Em projectos como A Árvore Dentro da Escultura e A Escultura Dentro da Floresta (1968-1969) ou Os Quatro Elementos (1969-1970), O Laranjal – Natureza Envolvente (1969) e Vinte e Uma Janelas sobre a Paisagem (1973), propõe relações orientadas com a natureza da arte, que permitem que, numa sala de exposições ou em recintos restritos, se projecte a percepção bem para além deles. Os espaços e tempos de fruição são depois substancialmente alargados, com as intervenções ou trajectos em paisagens naturais documentadas fotograficamente. É o caso de Corpo Rio (1981), Distâncias para Andar e Meditar (1969), Árvore Escultura Viva (1972), Operação Estética em Vilar do Paraíso (1973) e de Caldas de Arengos (1974-1975), ou Sete Rituais Estéticos sobre um Feixe de Vime na Paisagem (1975).

Há, na obra deste artista, cinco outros dispositivos importantes:
1.º – Um percurso filosófico que passa pelo estudo da psicologia profunda e de “dinâmica corporal” e pelas referências do Budismo Zen, do Tantrismo e do Tauismo. Entendam-se, no contexto da sua absorção, as simbologias numéricas e geométricas das obras, o desenho das coordenadas do lugar nas obras, a recuperação do fundamento pitagórico dos números, a acção e relação vertical, oblíqua e horizontal dos elementos, a inscrição da espiral, do labirinto, da mandala, o minimalismo ascético.

2.º – A defesa do gesto fundador e designatório da arte na natureza; a proposição das ideias de “pensamento/escultura”, “gesto/pensamento” e da imaterialidade da energia que nelas vibra.

3.º – A escrita como extensão do trabalho feito. A seu ver, há energias implicadas nas obras que só se projectam como consciência quando verbalizadas em discurso teórico. Os projectos são minuciosamente descritos e anotados, e a sua obra está cheia de asserções e aforismos. Vejam-se Notas para um Diário ou O Caderno Preto (1974-1981), um programa de intervenção e em si mesmo uma obra. De uma outra forma, obras como Uma Linha para os teus Sentimentos Estéticos (1970-1971) propõem uma experiência espacial da escrita e da metáfora.

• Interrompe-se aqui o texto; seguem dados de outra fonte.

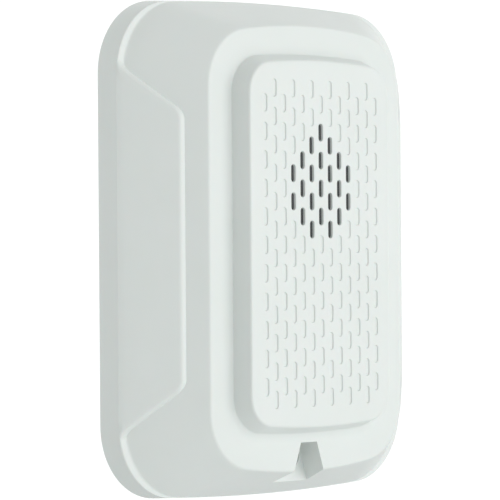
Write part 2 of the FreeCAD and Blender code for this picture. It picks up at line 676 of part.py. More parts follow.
def rear_cover():
    """The back of the head, with standoffs for the board and openings for the blades and the dial."""
    centre = (COVER_TOP_Z + COVER_BOTTOM_Z) / 2
    half_height = (COVER_TOP_Z - COVER_BOTTOM_Z) / 2
    cover = prism(COVER_HALF_WIDTH, half_height, 14.0, 1.5, COVER_BACK, COVER_FRONT, centre)
    cover = cover.fuse([rod(x, z, 2.5, COVER_FRONT, BOARD_BACK) for x, z in STANDOFFS])
    cover = cover.fuse([rod(x, z, 1.1, BOARD_BACK - 0.5, BOARD_FRONT) for x, z in STANDOFFS])
    cutters = [rod(x, z, 1.5, COVER_BACK - 1, COVER_FRONT + 1) for x, z in POSTS]
    reach = SWITCH_HALF + 0.3
    cutters.append(
        box(SWITCH_X - reach, SWITCH_X + reach, COVER_BACK - 1, COVER_FRONT + 1,
            SWITCH_Z - reach, SWITCH_Z + reach)
    )
    for x in TERMINAL_XS:
        cutters.append(box(x - 1.2, x + 1.2, COVER_BACK - 1, COVER_FRONT + 1, BLADE_Z - 2.6, BLADE_Z + 2.6))
    return cover.cut(cutters)


def cover_screws():
    """Four self-tapping screws that hold the rear cover to the housing's posts."""
    screws = []
    for x, z in POSTS:
        head = rod(x, z, 2.6, COVER_BACK - 1.3, COVER_BACK)
        shank = rod(x, z, 1.25, COVER_BACK, COVER_FRONT + 6)
        screws.append(head.fuse(shank).cut(cross_recess(x, z, 1.5, 0.6, COVER_BACK - 2, COVER_BACK - 0.5)))
    return Part.makeCompound(screws)


def nodes():
    """Every node of the assembly, by name."""
    built = {
        "front_housing": front_housing(),
        "dust_screen": dust_screen(),
        "screen_gasket": screen_gasket(),
        "resonator_front": resonator_front(),
        "resonator_rear": resonator_rear(),
        "piezo_disc": piezo_disc(),
        "piezo_element": piezo_element(),
        "disc_lead": piezo_lead(DISC_LEAD),
        "element_lead": piezo_lead(ELEMENT_LEAD),
        "circuit_board": circuit_board(),
        "driver_chip": driver_chip(),
        "surface_parts": surface_parts(),
        "coil_core": coil_core(),
        "coil_winding": coil_winding(),
        "filter_capacitors": filter_capacitors(),
        "tone_switch": tone_switch(),
        "tone_dial": tone_dial(),
        "contact_blades": Part.makeCompound([contact_blade(x) for x in TERMINAL_XS]),
        "rear_cover": rear_cover(),
        "cover_screws": cover_screws(),
        "captive_screw": captive_screw(),
        "screw_retainer": screw_retainer(),
        "mounting_plate": mounting_plate(),
        "screw_insert": screw_insert(),
        "terminal_block": terminal_block(),
        "terminal_contacts": Part.makeCompound([terminal_contact(x) for x in TERMINAL_XS]),
        "shorting_spring": shorting_spring(),
    }
    for number, x in enumerate(TERMINAL_XS, 1):
        built[f"terminal_clamp_{number}"] = terminal_clamp(x)
        built[f"terminal_screw_{number}"] = terminal_screw(x)
    return built


def main():
    """Builds the nodes and writes one STEP file for each."""
    os.makedirs("parts", exist_ok=True)
    for name, shape in nodes().items():
        solids = shape.Solids
        if not shape.isValid() or not solids:
            raise ValueError(f"{name} is not a valid solid")
        shape.exportStep(f"parts/{name}.step")
        print(name, len(solids), f"{shape.Volume:.1f} mm3")


main()
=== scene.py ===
"""Looks of a wall alarm siren: an off-white horn head that hooks onto its mounting plate.

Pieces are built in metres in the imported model's own frame: +X is right as seen from the room, +Y runs
into the wall and +Z is up. Sizes inside the classes are millimetres, and depths are counted from the
wall towards the room.
"""

import json
import logging
import math
from dataclasses import astuple, dataclass, replace
from enum import Enum
from typing import Any, Callable, Iterable, Mapping, Sequence

import bmesh
import bpy
import numpy as np
from mathutils import Matrix, Vector

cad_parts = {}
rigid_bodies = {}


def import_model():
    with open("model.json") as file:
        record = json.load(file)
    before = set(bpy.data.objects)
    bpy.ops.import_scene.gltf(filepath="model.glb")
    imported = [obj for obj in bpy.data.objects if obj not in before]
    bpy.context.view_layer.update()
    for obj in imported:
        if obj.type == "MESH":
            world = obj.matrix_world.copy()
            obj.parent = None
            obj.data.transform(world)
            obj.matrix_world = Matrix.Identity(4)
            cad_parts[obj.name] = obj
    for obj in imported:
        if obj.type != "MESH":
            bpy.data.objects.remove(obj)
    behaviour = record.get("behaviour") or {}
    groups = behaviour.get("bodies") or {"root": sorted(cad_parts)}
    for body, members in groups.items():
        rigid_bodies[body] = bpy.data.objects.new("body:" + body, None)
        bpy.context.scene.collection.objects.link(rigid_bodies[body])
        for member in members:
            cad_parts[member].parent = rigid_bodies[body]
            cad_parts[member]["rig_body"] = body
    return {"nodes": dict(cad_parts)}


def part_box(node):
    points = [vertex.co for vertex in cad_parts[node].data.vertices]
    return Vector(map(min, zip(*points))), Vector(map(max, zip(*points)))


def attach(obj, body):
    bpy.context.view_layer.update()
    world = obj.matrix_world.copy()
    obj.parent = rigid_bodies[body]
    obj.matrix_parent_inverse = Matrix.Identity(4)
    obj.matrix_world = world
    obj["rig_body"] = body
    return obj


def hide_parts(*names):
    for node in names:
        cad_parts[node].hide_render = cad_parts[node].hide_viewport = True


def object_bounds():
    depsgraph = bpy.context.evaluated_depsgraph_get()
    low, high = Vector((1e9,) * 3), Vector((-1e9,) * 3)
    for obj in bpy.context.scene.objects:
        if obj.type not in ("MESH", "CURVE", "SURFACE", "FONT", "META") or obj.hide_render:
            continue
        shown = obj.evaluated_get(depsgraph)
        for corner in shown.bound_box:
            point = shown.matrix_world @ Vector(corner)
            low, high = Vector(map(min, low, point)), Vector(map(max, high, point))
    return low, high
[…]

4.º – A determinação de que a natureza seja “polarizadora dos nossos sentimentos estéticos”. Fala disto em Notas para um Manifesto de Arte Ecológica (1968-1972), onde refere a necessidade de descobrirmos as memórias mais arquetípicas no fulcro do quotidiano.

5.º – A centralidade da noção de “corpo subtil” – a aproximação do corpo cósmico; o corpo físico entendido como extensão dele e forma de exprimir as transformações nele operadas. Numa obra com esse nome (1988), desenvolve um conjunto denso de aforismos centrais na compreensão da sua postura artística. Esta obra encerrou um ciclo de treze anos, iniciado em 1971, durante o qual deixou de trabalhar com as mãos, de esculpir a matéria. Volta a fazê-lo em 1983, com Percursos na Paisagem – Memória do Corpo sobre a Terra, e com obras como Variações sobre um Haikai de Bashô (1984-1985), Corpo/Árvore I e II, Tântrica e Mântrica (1987), Memória do Corpo sobre a Terra (1983-1984) ou Mandala de Fogo (1991).

A abordagem do elemento “árvore” como uma segunda natureza construída como arte é uma recorrência permanente. Em Meu Corpo Vegetal (2003, Porto, última individual) era muito eloquente. A instalação de troncos de diferentes dimensões em Uma Floresta para os teus Sonhos (1970), na colecção do CAMJAP, convida à experiência física e espacial desse compromisso.

Foram feitas cinco importantes antológicas do seu trabalho: em Lisboa (1991, Fundação Calouste Gulbenkian), no Porto (1991, Casa de Serralves), em Coimbra (2000, Museu Machado de Castro e Galeria do Pátio da Inquisição), em Santiago de Compostela (2001, Centro Galego de Arte Contemporânea) e no Funchal (2003, Museu de Arte Contemporânea).